Honestly, people are definitely dumber. They just keep passing stuff around. Nobody fact-checks anything anymore — I mean, that’s how Trump got elected. He just said whatever he wanted, and people believed everything, and when the things he said turned out not to be true, people didn’t care because they’d already accepted it. It’s real scary. I’ve never seen anything like it.

As someone who has been in the blogosphere for over three years now, writing the truth from a liberal perspective, I can tell you that Horner is exactly right about people passing things around without checking. I cannot begin to tell you how many times I have seen something I have written be shared over a thousand times on Facebook, yet only viewed and read several hundred times. In fact, it is completely typical for the average blog post to receive much more interaction on Facebook than actual views on the story.

Horner has a dim view of Trump supporters:

My sites were picked up by Trump supporters all the time. I think Trump is in the White House because of me. His followers don’t fact-check anything — they’ll post everything, believe anything. His campaign manager posted my story about a protester getting paid $3,500 as fact. Like, I made that up. I posted a fake ad on Craigslist.
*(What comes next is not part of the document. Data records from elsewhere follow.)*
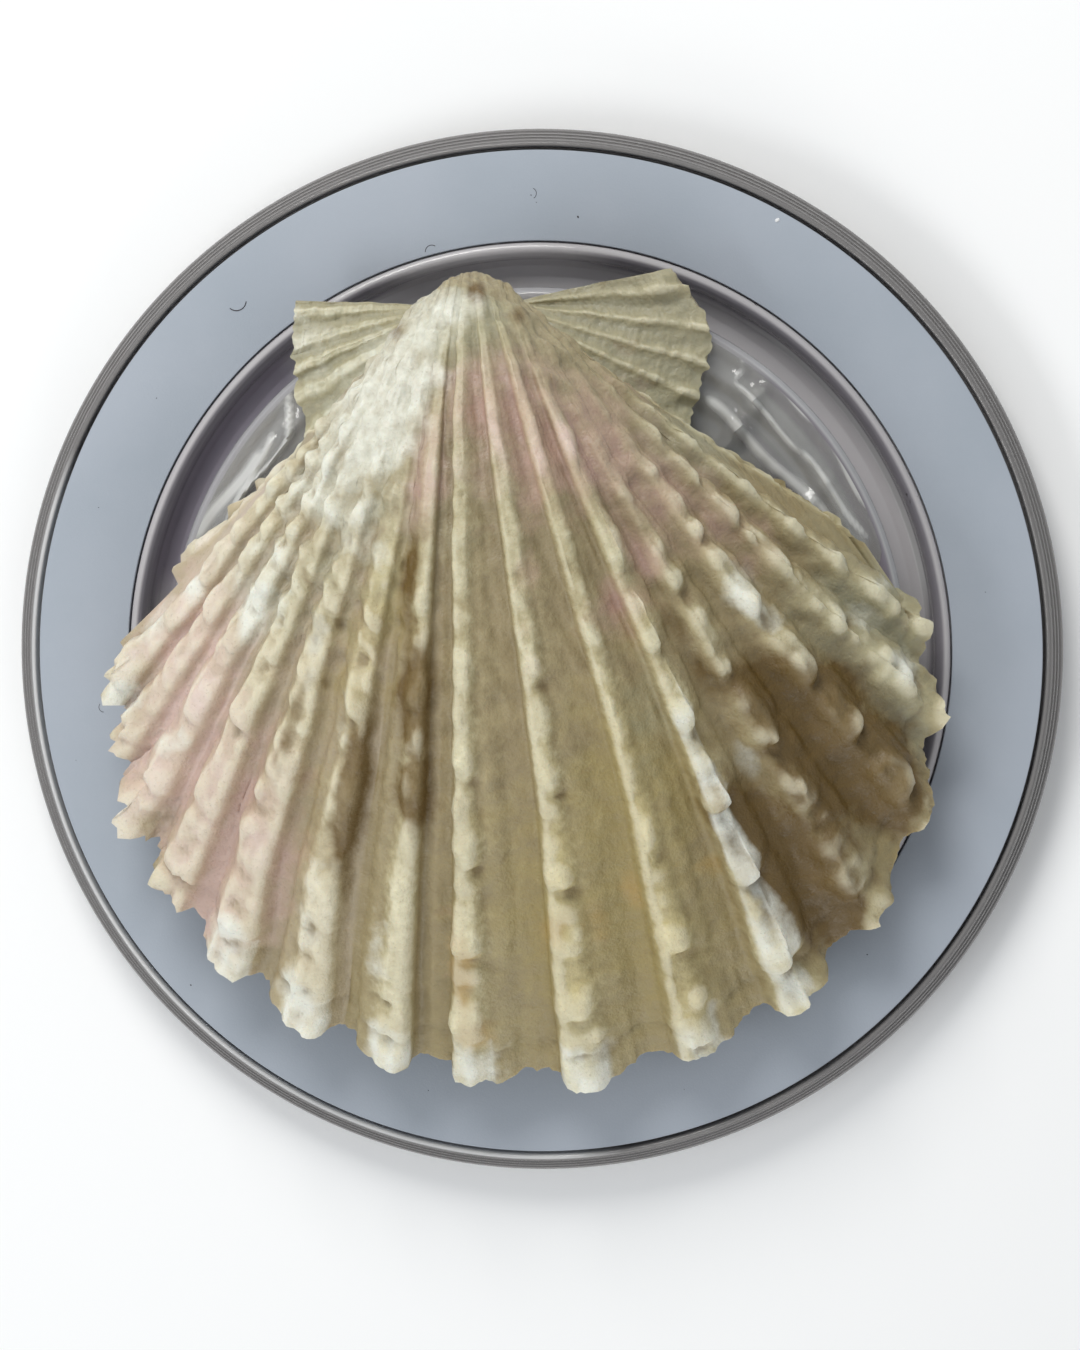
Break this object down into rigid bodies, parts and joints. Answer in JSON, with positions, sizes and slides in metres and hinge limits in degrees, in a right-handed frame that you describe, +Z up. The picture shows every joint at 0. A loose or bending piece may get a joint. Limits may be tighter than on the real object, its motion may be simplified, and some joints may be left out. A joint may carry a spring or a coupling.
{
  "type": "scallop shell on a clear base",
  "caption": "Ribbed scallop valve with ears, glued to a clear round base that carries a flat white ring; an ornament or a grip.",
  "frame": {"origin": "centre of the base's underside", "axes": "+Z up, out of the base; +Y towards the shell's hinge; +X to the right, seen from above with the hinge away"},
  "size_m": [0.0584, 0.0584, 0.0175],
  "materials": {
    "shell": "satin, ribbed, with stains",
    "clear_base": "clear, smoky",
    "ring": "matt, with dust",
    "clear_plate": "clear, smoky",
    "glue": "clear, uneven"
  },
  "bodies": {
    "root": {"scallop_shell": "shell", "base_tray": "clear_base", "white_ring": "ring", "top_plate": "clear_plate", "glue_plug": "glue"}
  },
  "joints": []
}
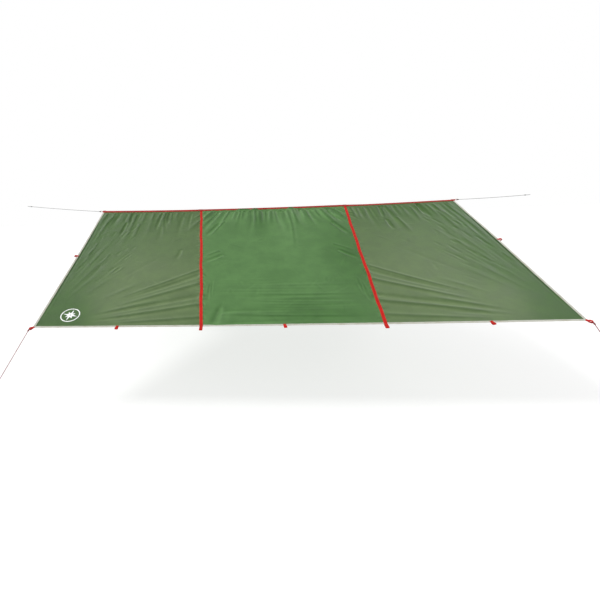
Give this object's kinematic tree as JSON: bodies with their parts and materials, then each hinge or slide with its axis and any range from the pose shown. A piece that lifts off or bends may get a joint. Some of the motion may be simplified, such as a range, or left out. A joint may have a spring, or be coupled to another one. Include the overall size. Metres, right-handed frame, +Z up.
{
  "type": "ridge-hung camping tarp",
  "caption": "Camping rain fly of sewn fabric panels hung over a ridge line, with webbing straps, hem tape, tie-out loops, guy lines, runners and pegs.",
  "frame": {"origin": "middle of the ridge line, at the underside of the ridge webbing", "axes": "+X along the ridge, +Z up, front slope comes down toward -Y"},
  "size_m": [5.954, 4.3731, 1.9774],
  "materials": {
    "mat_ridge_webbing": "woven webbing",
    "mat_ridge_loop_left": "woven webbing",
    "mat_ridge_loop_right": "woven webbing",
    "mat_ridge_cord_left": "braided cord",
    "mat_ridge_cord_right": "braided cord",
    "mat_panel_front_left": "coated woven sheet",
    "mat_panel_front_middle": "coated woven sheet",
    "mat_panel_front_right": "coated woven sheet",
    "mat_hem_front_eave": "woven binding tape",
    "mat_hem_front_left": "woven binding tape",
    "mat_hem_front_right": "woven binding tape",
    "mat_strap_front_left": "woven webbing",
    "mat_strap_front_right": "woven webbing",
    "mat_strap_loop_front_left": "woven webbing",
    "mat_strap_loop_front_right": "woven webbing",
    "mat_side_tab_front_left": "woven webbing",
    "mat_side_tab_front_right": "woven webbing",
    "mat_corner_loop_front_left": "woven webbing",
    "mat_corner_loop_front_right": "woven webbing",
    "mat_eave_tab_front_left": "woven webbing",
    "mat_eave_tab_front_middle": "woven webbing",
    "mat_eave_tab_front_right": "woven webbing",
    "mat_panel_rear_left": "coated woven sheet",
    "mat_panel_rear_middle": "coated woven sheet",
    "mat_panel_rear_right": "coated woven sheet",
    "mat_hem_rear_eave": "woven binding tape",
    "mat_hem_rear_left": "woven binding tape",
    "mat_hem_rear_right": "woven binding tape",
    "mat_strap_rear_left": "woven webbing",
    "mat_strap_rear_right": "woven webbing",
    "mat_strap_loop_rear_left": "woven webbing",
    "mat_strap_loop_rear_right": "woven webbing",
    "mat_side_tab_rear_left": "woven webbing",
    "mat_side_tab_rear_right": "woven webbing",
    "mat_corner_loop_rear_left": "woven webbing",
    "mat_corner_loop_rear_right": "woven webbing",
    "mat_eave_tab_rear_left": "woven webbing",
    "mat_eave_tab_rear_middle": "woven webbing",
    "mat_eave_tab_rear_right": "woven webbing",
    "mat_guy_line_left": "braided cord",
    "mat_guy_runner_left": "anodised",
    "mat_guy_peg_left": "plated wire",
    "mat_guy_line_right": "braided cord",
    "mat_guy_runner_right": "anodised",
    "mat_guy_peg_right": "plated wire"
  },
  "bodies": {
    "ridge": {"ridge_webbing": "mat_ridge_webbing", "ridge_loop_left": "mat_ridge_loop_left", "ridge_loop_right": "mat_ridge_loop_right", "ridge_cord_left": "mat_ridge_cord_left", "ridge_cord_right": "mat_ridge_cord_right"},
    "front_slope": {"panel_front_left": "mat_panel_front_left", "panel_front_middle": "mat_panel_front_middle", "panel_front_right": "mat_panel_front_right", "hem_front_eave": "mat_hem_front_eave", "hem_front_left": "mat_hem_front_left", "hem_front_right": "mat_hem_front_right", "strap_front_left": "mat_strap_front_left", "strap_front_right": "mat_strap_front_right", "strap_loop_front_left": "mat_strap_loop_front_left", "strap_loop_front_right": "mat_strap_loop_front_right", "side_tab_front_left": "mat_side_tab_front_left", "side_tab_front_right": "mat_side_tab_front_right", "corner_loop_front_left": "mat_corner_loop_front_left", "corner_loop_front_right": "mat_corner_loop_front_right", "eave_tab_front_left": "mat_eave_tab_front_left", "eave_tab_front_middle": "mat_eave_tab_front_middle", "eave_tab_front_right": "mat_eave_tab_front_right"},
    "rear_slope": {"panel_rear_left": "mat_panel_rear_left", "panel_rear_middle": "mat_panel_rear_middle", "panel_rear_right": "mat_panel_rear_right", "hem_rear_eave": "mat_hem_rear_eave", "hem_rear_left": "mat_hem_rear_left", "hem_rear_right": "mat_hem_rear_right", "strap_rear_left": "mat_strap_rear_left", "strap_rear_right": "mat_strap_rear_right", "strap_loop_rear_left": "mat_strap_loop_rear_left", "strap_loop_rear_right": "mat_strap_loop_rear_right", "side_tab_rear_left": "mat_side_tab_rear_left", "side_tab_rear_right": "mat_side_tab_rear_right", "corner_loop_rear_left": "mat_corner_loop_rear_left", "corner_loop_rear_right": "mat_corner_loop_rear_right", "eave_tab_rear_left": "mat_eave_tab_rear_left", "eave_tab_rear_middle": "mat_eave_tab_rear_middle", "eave_tab_rear_right": "mat_eave_tab_rear_right"},
    "guy_left": {"guy_line_left": "mat_guy_line_left"},
    "runner_left": {"guy_runner_left": "mat_guy_runner_left"},
    "peg_left": {"guy_peg_left": "mat_guy_peg_left"},
    "guy_right": {"guy_line_right": "mat_guy_line_right"},
    "runner_right": {"guy_runner_right": "mat_guy_runner_right"},
    "peg_right": {"guy_peg_right": "mat_guy_peg_right"}
  },
  "joints": [
    {"name": "front_slope_hinge", "type": "hinge", "parent": "ridge", "child": "front_slope", "pos_m": [0, 0, 0.014], "axis": [1, 0, 0], "range_deg": [-15, 15]},
    {"name": "rear_slope_hinge", "type": "hinge", "parent": "ridge", "child": "rear_slope", "pos_m": [0, 0, 0.014], "axis": [1, 0, 0], "range_deg": [-15, 15]},
    {"name": "guy_left_swing", "type": "hinge", "parent": "front_slope", "child": "guy_left", "pos_m": [-2.24207, -1.89818, -0.92692], "axis": [0.8053, -0.5929, 0], "range_deg": [-35, 35]},
    {"name": "runner_left_slide", "type": "slide", "parent": "guy_left", "child": "runner_left", "axis": [0.3854, 0.5234, 0.7599], "range_m": [0, 0.25]},
    {"name": "peg_left_tilt", "type": "hinge", "parent": "guy_left", "child": "peg_left", "pos_m": [-2.63, -2.42, -1.68], "axis": [0.8053, -0.5929, 0], "range_deg": [-8, 20]},
    {"name": "guy_right_swing", "type": "hinge", "parent": "front_slope", "child": "guy_right", "pos_m": [2.24207, -1.89818, -0.92692], "axis": [0.827, 0.5622, 0], "range_deg": [-35, 35]},
    {"name": "runner_right_slide", "type": "slide", "parent": "guy_right", "child": "runner_right", "axis": [-0.3334, 0.4903, 0.8053], "range_m": [0, 0.25]},
    {"name": "peg_right_tilt", "type": "hinge", "parent": "guy_right", "child": "peg_right", "pos_m": [2.56, -2.36, -1.68], "axis": [0.827, 0.5622, 0], "range_deg": [-8, 20]}
  ]
}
The most curious thing about Horner’s revelations is that he didn’t do what he did to help Trump. In fact, he says he hates the president-elect. When asked by the Post why he didn’t stop writing when he realized he may be having an unfair impact on the election, Horner gave the same reply that we have heard from so many over the past eight days — “I didn’t think it was possible for him to get elected president.”

So, who gets the blame? Horner, for writing what he calls “satire” that he believed would be quickly fact-checked and debunked? Facebook for allowing it to be seen by tens of thousands of people? The people who shared the most outrageous stories because they didn’t bother to fact-check? Or the fact that in recent years there have been so many outrageous things uttered by politicians and other public figures that nothing surprises anybody anymore? We are truly living in a “post-factual” world, and that should be of concern to us all.